The file then defines the jobs to run, which in this case only performs a refresh job with a single step that defines a name, a run command as well as an env field that specifies environment variables.

The run command triggers a curl command that performs a POST request to the pages/builds endpoint for my website’s api. For authentication, it provides an GitHub personal access token (PAT) via a USER_TOKEN variable.

The final piece of the puzzle is to first create an access token, then create a GitHub repository secret to provide the token to the script.

To create a PAT, first go to your personal GitHub settings and locate “Developer settings” in the menu:

GitHub Settings menu screenshot

Here, create a new personal access token and make sure to copy it. Once you close the creation form, you can’t get it back.

The final step is to define the USER_TOKEN environment variable that we refer to in the workflow that we created earlier. You define the environment variable as a GitHub Secret under your repository settings:

GitHub Secrets menu screenshot

Expand this section, pick Actions and create a new secret. In this case, name it USER_TOKEN and paste in the access token you just created.

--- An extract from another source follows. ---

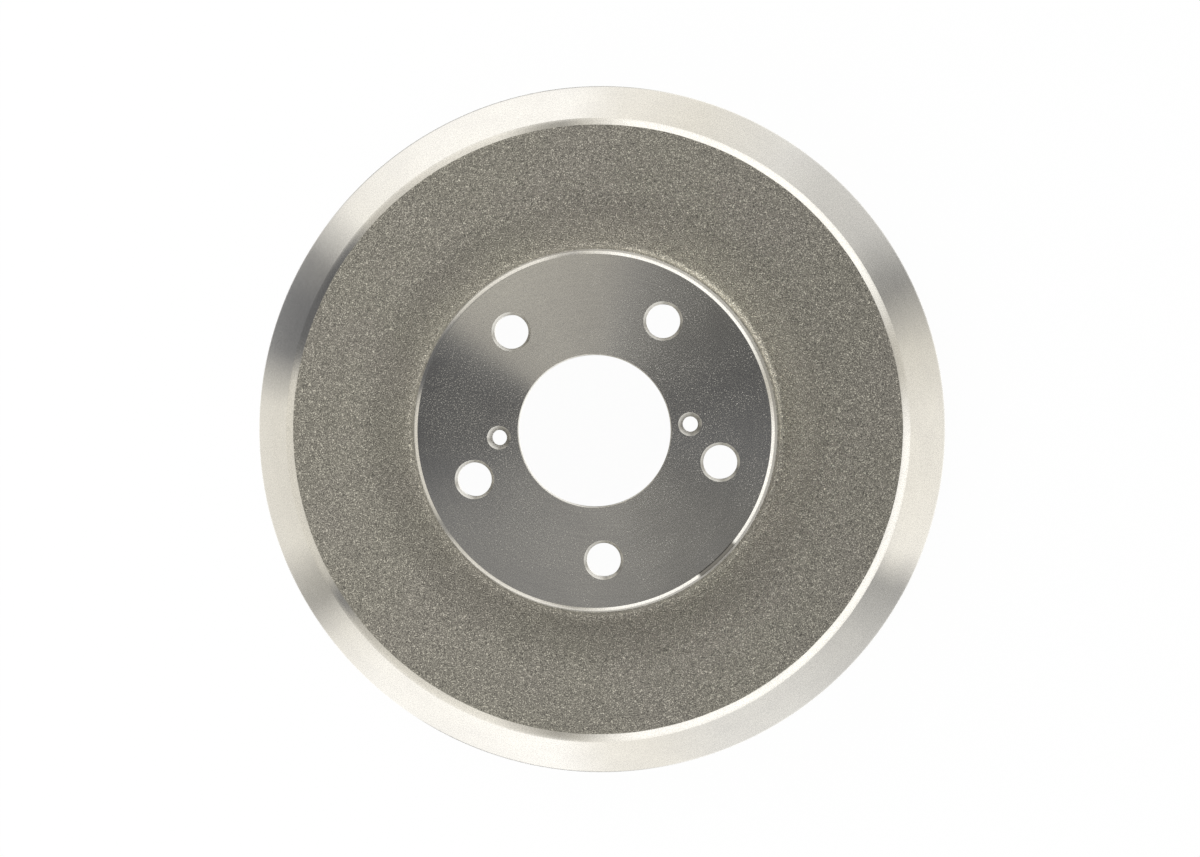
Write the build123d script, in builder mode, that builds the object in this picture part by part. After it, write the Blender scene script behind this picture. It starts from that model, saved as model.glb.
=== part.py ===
from build123d import *

import os
from math import atan, isclose, radians, tan

# Brake drum, cast in grey iron as one piece and turned where it seats, runs or shows.
#
# The drum stands on its open rim. The origin is on its axis in the plane of that rim, and +Z
# points out of the wheel face. Sections are drawn by radius and by height above the rim, and
# a depth is measured down from the wheel face. Sizes are in millimetres, angles in degrees.

# Overall: the track that the shoes rub on, and the height from open rim to wheel face
TRACK_DIAMETER = 270.0
DRUM_HEIGHT = 82.0

# Hub plate, clamped between the axle flange and the wheel
HUB_THICKNESS = 8.0
BORE_DIAMETER = 67.1
BORE_CHAMFER = 0.8
COUNTERSINK_ANGLE = 90.0
HOLE_BACK_CHAMFER = 0.5

# Stud holes, with the first one straight down the -Y side
STUD_CIRCLE_DIAMETER = 114.3
STUD_COUNT = 5
STUD_HOLE_DIAMETER = 15.0
STUD_HOLE_CHAMFER = 1.2
STUD_FIRST_ANGLE = -90.0

# Jacking holes on the X axis, tapped M8 for the screws that push a stuck drum off its hub
JACK_COUNT = 2
JACK_DRILL_DIAMETER = 6.8
JACK_SINK_DIAMETER = 10.5
JACK_BEYOND_BORE = 8.75

# Hub boss: its upper side is turned, and its foot is left as cast
FACE_BEYOND_STUD_HOLES = 13.5
BOSS_CHAMFER = 1.5
BOSS_TURNED_DEPTH = 10.5
BOSS_TURNED_DRAFT = 7.5
BOSS_TURNED_STEP = 0.4
BOSS_DEPTH = 16.5
BOSS_CAST_DRAFT = 9.0
BOSS_FOOT_ROUNDING = 3.0

# Pocket inside the boss, where the axle flange seats against the hub plate
SEAT_BEYOND_STUD_HOLES = 9.4
POCKET_DRAFT = 5.0
POCKET_MOUTH_CHAMFER = 3.0

# Web, left as cast: level beside the boss, then falling to the shoulder
WEB_THICKNESS = 8.0
WEB_LEVEL_WIDTH = 21.8
WEB_FALL = 12.0
WEB_BEND_ROUNDING = 30.0
WEB_CORNER_ROUNDING = 4.0

# Shoulder bevel, where the turned outside begins
SHOULDER_BEYOND_TRACK = 2.5
SHOULDER_BEVEL = 3.8

# Relief groove, where the boring tool runs out at the inner end of the track
RELIEF_BELOW_CORNER = 1.0
RELIEF_WIDTH = 4.0
RELIEF_DEPTH = 1.2
TRACK_ENTRY_CHAMFER = 1.5

# Rim, with a groove in its face that runs round the lip of the backing plate
RIM_BEYOND_TRACK = 24.5
RIM_LAND_HEIGHT = 14.0
RIM_EDGE_CHAMFER = 0.8
RIM_GROOVE_BEYOND_TRACK = 11.0
RIM_GROOVE_WIDTH = 7.0
RIM_GROOVE_DEPTH = 6.0
RIM_GROOVE_SIDE_ANGLE = 80.0

# Heights above the open rim
face_z = DRUM_HEIGHT
seat_z = face_z - HUB_THICKNESS
web_z = face_z - BOSS_DEPTH
shoulder_z = web_z - WEB_FALL

# Radii, from the axis outwards
bore_r = BORE_DIAMETER / 2
jack_circle_r = bore_r + JACK_BEYOND_BORE
jack_drill_r = JACK_DRILL_DIAMETER / 2
stud_circle_r = STUD_CIRCLE_DIAMETER / 2
stud_hole_r = STUD_HOLE_DIAMETER / 2
stud_outer_r = stud_circle_r + stud_hole_r
seat_r = stud_outer_r + SEAT_BEYOND_STUD_HOLES
face_r = stud_outer_r + FACE_BEYOND_STUD_HOLES
track_r = TRACK_DIAMETER / 2
shoulder_r = track_r + SHOULDER_BEYOND_TRACK
rim_r = track_r + RIM_BEYOND_TRACK

# The boss widens downwards: a turned side, a small step, then the cast side to its foot
turned_top_z = face_z - BOSS_CHAMFER
turned_foot_z = face_z - BOSS_TURNED_DEPTH
cast_top_z = turned_foot_z - BOSS_TURNED_STEP
turned_top_r = face_r + BOSS_CHAMFER
turned_foot_r = turned_top_r + (turned_top_z - turned_foot_z) * tan(radians(BOSS_TURNED_DRAFT))
cast_top_r = turned_foot_r + BOSS_TURNED_STEP
boss_foot_r = cast_top_r + (cast_top_z - web_z) * tan(radians(BOSS_CAST_DRAFT))
web_bend_r = boss_foot_r + WEB_LEVEL_WIDTH

# The underside of the web runs parallel to its top, one web thickness away
web_slope = atan(WEB_FALL / (shoulder_r - web_bend_r))
under_web_z = web_z - WEB_THICKNESS
under_bend_r = web_bend_r - WEB_THICKNESS * tan(web_slope / 2)
pocket_mouth_z = under_web_z + POCKET_MOUTH_CHAMFER
pocket_mouth_r = seat_r + (seat_z - pocket_mouth_z) * tan(radians(POCKET_DRAFT))
track_corner_z = under_web_z - (track_r - under_bend_r) * tan(web_slope)
relief_top_z = track_corner_z - RELIEF_BELOW_CORNER


def half_section(*corners):
    """Draw a closed outline from corners given as a radius, a height and a rounding."""
    FilletPolyline(
        [(radius, height) for radius, height, rounding in corners],
        radius=[rounding for radius, height, rounding in corners],
        close=True,
    )


def round_edges(part, radius):
    """Pick the part's circular edges of one radius, from the lowest to the highest."""
    circles = part.edges().filter_by(GeomType.CIRCLE)
    return circles.filter_by(lambda edge: isclose(edge.radius, radius)).sort_by(Axis.Z)


with BuildPart() as brake_drum:
    # Outside: wheel face, boss, web, shoulder bevel, flared wall and rim
    with BuildSketch(Plane.XZ):
        with BuildLine():
            half_section(
                (0, face_z, 0),
                (face_r, face_z, 0),
                (turned_top_r, turned_top_z, 0),
                (turned_foot_r, turned_foot_z, 0),
                (cast_top_r, cast_top_z, 0),
                (boss_foot_r, web_z, BOSS_FOOT_ROUNDING),
                (web_bend_r, web_z, WEB_BEND_ROUNDING),
                (shoulder_r, shoulder_z, 0),
                (shoulder_r + SHOULDER_BEVEL, shoulder_z - SHOULDER_BEVEL, 0),
                (rim_r, RIM_LAND_HEIGHT, 0),
                (rim_r, 0, 0),
                (0, 0, 0),
            )
        make_face()
    revolve(axis=Axis.Z)

    # Inside: axle flange seat, pocket, underside of the web, and the track
    with BuildSketch(Plane.XZ):
        with BuildLine():
            half_section(
                (0, seat_z, 0),
                (seat_r, seat_z, 0),
                (pocket_mouth_r, pocket_mouth_z, 0),
                (pocket_mouth_r + POCKET_MOUTH_CHAMFER, under_web_z, 0),
                (under_bend_r, under_web_z, 0),
                (track_r, track_corner_z, WEB_CORNER_ROUNDING),
                (track_r, 0, 0),
                (0, 0, 0),
            )
        make_face()
    revolve(axis=Axis.Z, mode=Mode.SUBTRACT)

    # Grooves turned at the inner end of the track and in the face of the rim
    with BuildSketch(Plane.XZ):
        with Locations((track_r, relief_top_z)):
            Rectangle(2 * RELIEF_DEPTH, RELIEF_WIDTH, align=(Align.CENTER, Align.MAX))
        with Locations((track_r + RIM_GROOVE_BEYOND_TRACK, 0)):
            Trapezoid(
                RIM_GROOVE_WIDTH,
                RIM_GROOVE_DEPTH,
                RIM_GROOVE_SIDE_ANGLE,
                align=(Align.MIN, Align.MIN),
            )
    revolve(axis=Axis.Z, mode=Mode.SUBTRACT)

    # Centre bore, stud holes and jacking holes, drilled from the wheel face
    with Locations(Plane.XY.offset(face_z)):
        Hole(bore_r)
        with PolarLocations(stud_circle_r, STUD_COUNT, start_angle=STUD_FIRST_ANGLE):
            CounterSinkHole(
                radius=stud_hole_r,
                counter_sink_radius=stud_hole_r + STUD_HOLE_CHAMFER,
                counter_sink_angle=COUNTERSINK_ANGLE,
            )
        with PolarLocations(jack_circle_r, JACK_COUNT):
            CounterSinkHole(
                radius=jack_drill_r,
                counter_sink_radius=JACK_SINK_DIAMETER / 2,
                counter_sink_angle=COUNTERSINK_ANGLE,
            )

    # Edges broken at the bore, at the far end of each drilled hole, and at the rim and track
    chamfer(round_edges(brake_drum, bore_r), BORE_CHAMFER)
    for hole_r, hole_count in ((stud_hole_r, STUD_COUNT), (jack_drill_r, JACK_COUNT)):
        chamfer(round_edges(brake_drum, hole_r)[:hole_count], HOLE_BACK_CHAMFER)
    chamfer(round_edges(brake_drum, rim_r)[0], RIM_EDGE_CHAMFER)
    chamfer(round_edges(brake_drum, track_r)[0], TRACK_ENTRY_CHAMFER)

brake_drum.part.label = "brake_drum"

os.makedirs("parts", exist_ok=True)
export_step(brake_drum.part, "parts/brake_drum.step")
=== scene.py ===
from math import ceil, cos, pi, radians, sin, tan

import bmesh
import bpy
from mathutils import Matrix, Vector, noise


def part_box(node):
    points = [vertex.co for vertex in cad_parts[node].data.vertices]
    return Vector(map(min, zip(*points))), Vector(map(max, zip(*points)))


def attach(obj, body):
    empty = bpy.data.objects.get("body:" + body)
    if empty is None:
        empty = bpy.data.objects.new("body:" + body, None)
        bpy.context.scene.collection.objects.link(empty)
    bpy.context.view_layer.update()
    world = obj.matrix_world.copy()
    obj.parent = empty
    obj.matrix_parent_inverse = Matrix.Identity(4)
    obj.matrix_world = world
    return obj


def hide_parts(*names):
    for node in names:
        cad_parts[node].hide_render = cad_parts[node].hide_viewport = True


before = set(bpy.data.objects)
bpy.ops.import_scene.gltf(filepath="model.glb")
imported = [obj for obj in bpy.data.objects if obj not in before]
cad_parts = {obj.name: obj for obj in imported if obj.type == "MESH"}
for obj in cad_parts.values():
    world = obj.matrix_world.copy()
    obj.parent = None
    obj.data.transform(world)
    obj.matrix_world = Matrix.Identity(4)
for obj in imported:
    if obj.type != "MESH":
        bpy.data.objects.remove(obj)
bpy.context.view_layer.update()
drum_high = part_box("brake_drum")[1]

# ---- The casting -------------------------------------------------------------------------
# The drum is one grey-iron casting, poured in a green-sand mould and shot-blasted clean. From
# the hub boss to the shoulder, and under the web, it keeps the pebbled skin of the sand.
# Lengths are in millimetres, and a corner is given as radius, height above the rim, rounding.

MM = 0.001
SEGMENTS = 512
FACE_HEIGHT = drum_high.z / MM
RIM_RADIUS = drum_high.x / MM

BOSS_STEP = (81.235, 71.1)
BOSS_FOOT = (82.12, 65.5, 3.0)
WEB_BEND = (103.92, 65.5, 30.0)
SHOULDER = (137.5, 53.5)
TRACK_CORNER = (134.56, 44.9)
UNDER_CORNER = (134.0, 46.1, 1.2)
UNDER_BEND = (102.53, 57.5, 8.0)
POCKET_LIP = (78.2, 57.5, 2.0)
POCKET_MOUTH = (75.2, 60.5, 2.0)
SEAT_EDGE = (74.05, 74.0)

SKIN_SPACING, UNDER_SPACING = 1.2, 1.7
LEAST_ARC_STEPS = 3
LUMP_SIZE, LUMP_DEPTH = 14.0, 0.10
PEBBLE_SIZE, PEBBLE_DEPTH = 3.2, 0.06
SKIN_FADE_RINGS = 3
SEAM_SHIFT, SEAM_AZIMUTH, SEAM_RINGS = 0.4, radians(65), 8
SEAM_WAVER, SEAM_WAVES = 0.12, 9.0

SAND_SKIN, TURNED, SIDE_TURNED, FACED, DRILLED, TAPPED = range(6)
drum = bmesh.new()


def spaced(start, end, spacing):
    """Points after start, up to and with end, no further apart than spacing."""
    steps = ceil((end - start).length / spacing)
    return [start.lerp(end, step / steps) for step in range(1, steps + 1)]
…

That’s it! You can now push the republish.yml file to have it trigger a republish at the times you have specified in the file. Once it triggers, it will show up in your repository’s GitHub Actions portal:

GitHub Actions Portal

The cron expression is very flexible, so you can setup your website to publish more or less exactly when you want it to. No more sitting around, waiting to publish, while others are having a fun Friday evening.

Conclusion

I haven’t used GitHub Actions before, and much of the information I found on making this specific task work was in many cases wrong or not adjusted for the specific quirks of GitHub Actions.

If you too have struggled with this, I hope that this information helps you get started with GitHub Actions. It’s a great tool, once you get the hang of it.